This invention relates to stoves.
U.S. Pat. No. 4,319,556, "Catalytic Stove", granted to Schwartz et al. Mar. 16, 1982, taught use in a wood-burning stove of heated secondary air. Other prior art stoves have taught introduction of primary air at the bottom of the stoves.
I have discovered that secondary air may be isolated from a combustion chamber in which primary air is used for burning by taking advantage of the greater density, relative to hot air, of cold air.

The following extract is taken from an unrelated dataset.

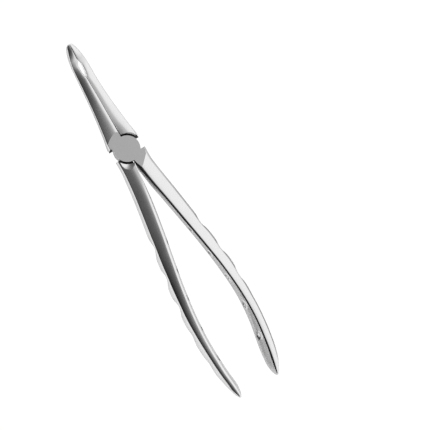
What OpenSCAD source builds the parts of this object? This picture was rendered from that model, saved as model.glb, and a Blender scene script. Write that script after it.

In preferred embodiments, the secondary air is heated by heat exchange through one or more walls of the combustion chamber, a catalytic converter is included toward the downstream end of a secondary air passage, temperature of gas into the catalytic converter is regulated by varying the rate of introduction of secondary air, primary air combustion products are mixed with secondary air in an elevated zone, and secondary air is introduced at a lower zone.
The preferred embodiments, shown in the drawings, have the following structure and mode of operation.
FIG. 1 is a diagrammatic view in vertical section of the most preferred embodiment.
FIG. 2 is a diagrammatic view in vertical section of a modified embodiment.
The wood stove shown generally at 10 in FIG. 1 comprises a housing with side walls 12a and 12b, top wall 12c, bottom wall 12d, and back and front walls (not shown). Located in the front wall are a door (not shown) through which wood may be introduced and an opening 13, indicated diagrammatically by dashed lines, for admission therethrough of primary air.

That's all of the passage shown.